Uma abordagem que não considere a empatia transforma o adolescente, já refém de seus afetos mais sombrios, em mero objeto sobre o qual se testam fórmulas e remédios reparadores de felicidade.
Notem que este processo que pode gerar a depressão se dá entre vários atores e não somente com o adolescente. Neste jogo de forças, o adolescente/aluno é o pólo mais frágil.
E a escola, como entra neste jogo?
Através da vocação para ensinar a escola propõe mundos novos. A didática é o instrumento que tentará veicular e organizar estes mundos com aqueles do adolescente. Educar, dizia Freud, é um ofício impossível, tal como psicanalizar e governar. Mas a impossibilidade que Freud acentua é positiva. Ela nos adverte que o educador deve considerar os excessos que produz em seu ato, que se negam a ser educados, pedagogizados. São com esses excessos ou restos que a escola deverá dialogar na lida com o adolescente, criando condições mais propícias à criatividade, expansão e autonomia que vem se contrapor à depressão desvitalizante.
Os restos aos quais me refiro, longe de serem lixo, são partes deste adolescente que escapam às expectativas e projetos pedagógicos da escola para com ele. Os restos são a deriva necessária que aponta para aquilo que a escola não previu e jamais poderá prever em seus projetos. Esse resto é o que não se conforma, que ainda nem forma tem, mas que precisa ser acolhido para que alguma possa criar.

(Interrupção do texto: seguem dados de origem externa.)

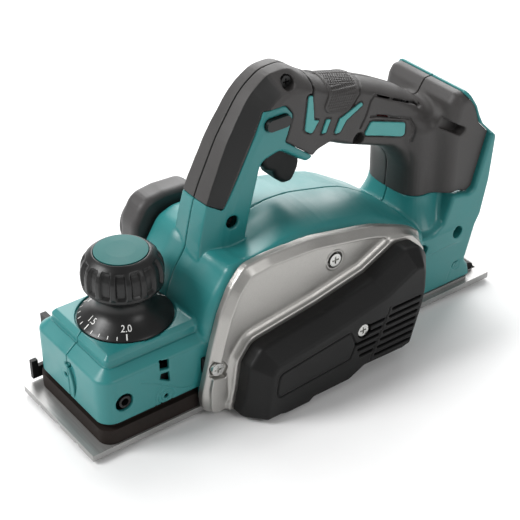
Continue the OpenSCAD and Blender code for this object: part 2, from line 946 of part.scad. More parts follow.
module wires() {
    color("#a03028") for (y = [-6, 6]) {
        wire([[-112, y, 66], [-112, y, 100], [-100, y, 122], [-60, y, 146], [-43.5, y, 160]], 1.4);
        wire([[-106, y, 52], [-90, y, 56], [-74, y, 52], [-71.5, y, 40]], 1.4);
    }
}

// ---------- parking foot, depth stop and guide insert ----------

module kickstand() {
    color("#1f2023") difference() {
        across(21.2, 30.8) hull() {
            translate([foot_x, foot_z]) circle(3.6);
            translate([-149.5, 6.8]) circle(2.6);
            translate([-148, 9]) circle(1.2);
        }
        bar_y(foot_x, 0, foot_z, 2.05, 60);
    }
}

module kickstand_pin() {
    color("#8f9396") bar_y(foot_x, 12, foot_z, 1.99, 20.8);
}

module kickstand_spring() {
    color("#9fa3a6") translate([foot_x, 12.6, foot_z]) rotate([-90, 0, 0]) coil(3, 0.45, 4, 4);
}

module depth_stop() {
    color("#1f2023") difference() {
        union() {
            translate([122, stop_y, 10]) cube([19, 3, 30]);
            translate([130, stop_y, 6.6]) cube([20.4, 3, 8]);
            translate([146.2, stop_y, 6.6]) cube([4.2, 3, 13]);
        }
        across(-50, -30) offset(3.2) translate([insert_x, 15]) square([0.1, 15.2]);
    }
}

module depth_stop_knob() {
    color("#1f2023") union() {
        bar_y(insert_x, -46.5, insert_z, 3, 11.5);
        bar_y(insert_x, -50.5, insert_z, 6.5, 6.8);
        translate([insert_x - 2, -56.5, insert_z - 10]) cube([4, 8, 20]);
    }
}

module fence_insert() {
    color("#b89a55") tube_y(insert_x, 26, insert_z, 3.95, 2.5, 12);
}

// ---------- assembly ----------

housing_left();
housing_right();
grip_left();
grip_right();
grip_pads();
grip_accents();
badge_plate();
housing_screws();
front_frame();
front_shoe();
front_skirt();
shoe_guide_pins();
depth_spindle();
depth_spring();
depth_knob();
knob_cap();
knob_screw();
rear_base();
base_screws();
side_plate();
side_plate_screws();
right_plate();
right_plate_screws();
cutter_drum();
drum_shaft();
knives();
knife_clamps();
knife_bolts();
drum_bearings();
drum_pulley();
drive_belt();
belt_cover();
belt_cover_screw();
motor_pulley();
motor_shaft();
motor_rotor();
motor_stator();
motor_fan();
motor_bearings();
motor_housing();
chip_guide();
chip_duct();
controller_board();
switch_body();
trigger();
trigger_pin();
lock_off_button();
terminal_block();
terminal_blades();
wires();
kickstand();
kickstand_pin();
kickstand_spring();
depth_stop();
depth_stop_knob();
fence_insert();
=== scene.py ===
# The looks of a cordless hand planer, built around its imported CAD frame.
# Shapes are worked out in millimetres in the frame's axes: +X is the planing direction,
# +Y is the belt side and +Z is up.
import math
import bpy
import numpy as np
import openvdb
from mathutils import Matrix, Vector


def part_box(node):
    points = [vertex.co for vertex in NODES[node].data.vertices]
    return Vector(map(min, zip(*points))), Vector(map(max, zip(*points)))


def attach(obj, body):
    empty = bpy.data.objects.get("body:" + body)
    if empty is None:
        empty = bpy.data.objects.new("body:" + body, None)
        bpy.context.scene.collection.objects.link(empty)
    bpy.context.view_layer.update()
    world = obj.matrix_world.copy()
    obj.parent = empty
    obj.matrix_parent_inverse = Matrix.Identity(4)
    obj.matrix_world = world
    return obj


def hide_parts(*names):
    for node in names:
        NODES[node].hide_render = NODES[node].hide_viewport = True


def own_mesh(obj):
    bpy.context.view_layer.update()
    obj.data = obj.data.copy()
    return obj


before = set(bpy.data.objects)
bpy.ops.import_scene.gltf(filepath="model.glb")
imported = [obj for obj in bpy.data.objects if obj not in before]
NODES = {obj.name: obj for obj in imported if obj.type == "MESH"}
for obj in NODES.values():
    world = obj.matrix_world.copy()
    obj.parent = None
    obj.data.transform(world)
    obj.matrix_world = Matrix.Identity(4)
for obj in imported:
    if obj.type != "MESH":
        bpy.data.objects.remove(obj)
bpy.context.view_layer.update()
MM = 0.001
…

Assim, na contramão de uma dinâmica que venha destacar quem sofre demais na escola, entendo que a escola deve se tornar um ambiente que aceite o desafio de se inventar junto com o educando, se dispor a receber e suportar suas desproporções. Esta disposição permitiria que ela se inserisse junto com a família do adolescente, acompanhando-o em suas transformações. Ressalto seu papel junto à família, uma vez que esta vem sendo tragada cada vez mais intensamente pela sociedade que desconsidera sua função protetiva. Adultos, sem outra opção, desprotegem seus filhos que são reabsorvidos e medicalizados por esta mesma sociedade que deveria protegê-los. Todos catalogados com seus diagnósticos, agarrados aos sentidos oferecidos pela indústria farmacêutica e distantes cada vez mais de qualquer gesto que protagonize a vida. A tristeza deve ser rapidamente reparada e um estímulo à mania e aceleração instaurada. O adolescente deve ir rápido, ele deve ser livre, atirado, hipersexualizado e feliz, o tempo todo. Para os que sucumbem, vários dignósticos prêt à porter e suas respectivas medicações.